The IRS has historically held that providing consulting services to unrelated Section 501(c)(3) organizations for a fee equal to or more than the cost of the services does not further an exempt purpose. In Revenue Ruling 72-369, for example, the IRS reasoned that providing managerial and consulting services on a regular basis for a fee is a trade or business that is ordinarily carried on for profit. The fact that the services were provided at cost and solely for Section 501(c)(3) organizations was not sufficient to characterize the activity as charitable. Similarly, in B.S.W. Group, Inc. v. Commissioner, a 1978 case, the Tax Court held that a corporation formed to provide consulting services to nonprofit organizations was not exempt under Section 501(c)(3) of the Code because its activities constituted a trade or business ordinarily carried on by for-profit, commercial entities.

The 2008 Community Foundation Rulings

In 2008, the IRS refined its stance on these types of services when it issued a pair of private letter rulings (PLR 200832027 and PLR 200832028) that addressed whether payments received by a community foundation for providing grant-making, administrative and other clerical services to charities were taxable. The grant-making services included development of grant-making guidelines and procedures, research on potential grantees, review and evaluation of grant requests, and grants oversight. The administrative and clerical services included preparing grant checks, fielding of day-to-day inquiries from potential grantees and coordinating private foundations’ board and grant committee meetings.

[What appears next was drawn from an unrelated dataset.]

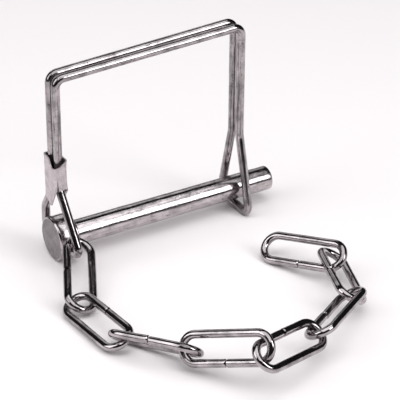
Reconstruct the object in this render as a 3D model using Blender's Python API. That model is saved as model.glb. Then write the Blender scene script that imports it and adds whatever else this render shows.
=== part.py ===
"""Hitch pin lock: a coupler pin locked by a square wire bail, with a short loose chain.

The frame has its origin at the centre of the head's flat outer face, +X along the pin
towards its tip and +Z up through the upright bail. The head, the loop under the tip and
the chain all lie on one level, HEAD_RADIUS below the pin's axis.
"""
import math

import bmesh
import bpy
from mathutils import Matrix, Vector

MM = 0.001

# Pin: a 1/4 inch shaft with a thick upset head, drilled across for the bail.
SHAFT_RADIUS = 3.175 * MM
PIN_LENGTH = 62.0 * MM
HEAD_RADIUS = 5.62 * MM
HEAD_LENGTH = 5.4 * MM
HEAD_EDGE = 0.5 * MM
SHOULDER_EDGE = 0.35 * MM
SHOULDER_FILLET = 0.5 * MM
TIP_CHAMFER = 0.6 * MM
CROSS_HOLE_RADIUS = 1.4 * MM
CROSS_HOLE_X = 2.1 * MM
PIN_SIDES = 48
HOLE_SIDES = 24
DRILL_OVERRUN = 2.0 * MM
EDGE_SHARE = 0.3
FILLET_STEPS = 3
SMOOTH_BELOW = math.radians(35)

# Bail: one spring wire, doubled. Its two ends butt inside the head's cross-hole, then spread
# into a triangle that reaches further out in front, where the chain hangs.
WIRE_RADIUS = 1.07 * MM
WIRE_BEVEL_STEPS = 4
BEND_STEPS = 6
WIRE_END_GAP = 0.3 * MM
CORNER_BEND = 2.2 * MM
LEFT_LEG_FOOT_X = 2.1 * MM
FRONT_EYE = (-12.0 * MM, 0.0)
BACK_EYE = ((7.1 * MM, 0.0), (6.9 * MM, 5.8 * MM))
FRONT_EYE_BEND = 1.6 * MM
BACK_EYE_BENDS = (2.0 * MM, 3.0 * MM)
FRONT_EYE_TOP = 14.4 * MM
BACK_EYE_TOP = 13.2 * MM
EYE_TOP_BEND = 3.0 * MM
TOP_LEFT = (2.3 * MM, 43.2 * MM)
TOP_RIGHT = (53.0 * MM, 45.4 * MM)
RIGHT_LEG_FOOT = (52.6 * MM, 15.8 * MM)
LOOP_X = 52.1 * MM
LOOP_Z = -4.55 * MM
LOOP_FRONT_Y = -7.5 * MM
LOOP_BACK_Y = 6.75 * MM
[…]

The IRS ruled that the grant-making services were narrowly and uniquely tailored to achieve the community foundations’ charitable purposes. The community foundations’ exempt function was to issue grants that support charitable activities benefiting the citizens of its region, and its grant-making services had been “uniquely developed” to address the specific needs and concerns of the charitable community. Therefore, the reasonable fees charged for those services would not be subject to UBIT. In contrast, the IRS found that the administrative and clerical services were not narrowly tailored to achieve the community foundations’ exempt purpose. Also, the administrative and clerical services did not require any skills unique to the charitable sector or either organization. The IRS thus held that fees for these administrative and clerical services would be subject to UBIT.

Fees for Technical Assistance Projects

In the 2017 letter ruling, the IRS applied the same reasoning and provided further insight on the types of services that would be deemed to further the service provider’s own charitable purposes.  

In this case, a private operating foundation charged reasonable fees to provide “technical assistance” to social sector organizations — specifically, nonprofits, foundations, government agencies and community organizations. The foundation’s stated purpose was to improve the lives of low-income children and their families in its state, and it furthered this purpose through the collection, analysis, interpretation and sharing of a city’s neighborhood data to improve community decision-making. The “technical assistance” services were additional data analysis services that could not be accomplished through the publicly available tools on the foundation’s website. Client social sector organizations sought technical assistance because they did not have the in-house technical or subject-matter expertise to run that type of analysis.

The IRS ruled that the technical assistance services were substantially related to the foundation’s exempt purpose and reasonable fees earned from such services would not be subject to UBIT. Distinguishing the services in this ruling from Revenue Ruling 72-369 and B.S.W. Group, the IRS considered the following factors to weigh in the foundation’s favor:

  • The technical assistance services were an element of the foundation’s exempt data activities, and performing the data analysis and interpretation services related to each project gave the foundation access to new data in furtherance of its own charitable mission.
  • The foundation’s screening process ensured that it would only undertake projects that would provide valuable research and data to serve its own charitable mission.
  • The foundation made the results of each project publicly available on its website.
  • The foundation required that its clients never sell the results of any project or use the results for any purpose other than the exempt purpose for which the foundation agreed to provide its products or services; namely, to improve the lives of low-income children and their families.
  • The foundation’s services differed from those commercially available because the foundation had access to raw data not available to commercial ventures, and its activities were performed by employees who had developed particular knowledge and extensive understanding of issues facing low-income children and their families in the city metro region.
  • Unlike the organizations in B.S.W. Group and Revenue Ruling 72-369, which did not appear to charge any fee less than cost, the foundation in this case would determine on a case-by-case basis whether to charge a fee below cost. In fact, the foundation adopted a policy of not charging any fee for projects that required less than four hours of program staff time.

Unlike in B.S.W. Group and Revenue Ruling 72-369, where the consulting services in question served the individual needs of the clients but were not themselves inherently charitable and did not further the charitable purpose of the organization providing them, the IRS concluded, based on the facts above, that the foundation’s provision of technical assistance furthered the foundation’s own charitable purposes because the foundation used the resulting data and analysis for its own research and grant-making purposes.

Based on this ruling and the prior 2008 rulings, there appears to be a narrow set of circumstances in which the IRS will view reasonable fees for services to other charitable and governmental organizations as a related activity and not subject to UBIT. However, because of the highly fact-specific nature of this analysis, charities should consult their tax advisors before structuring similar arrangements.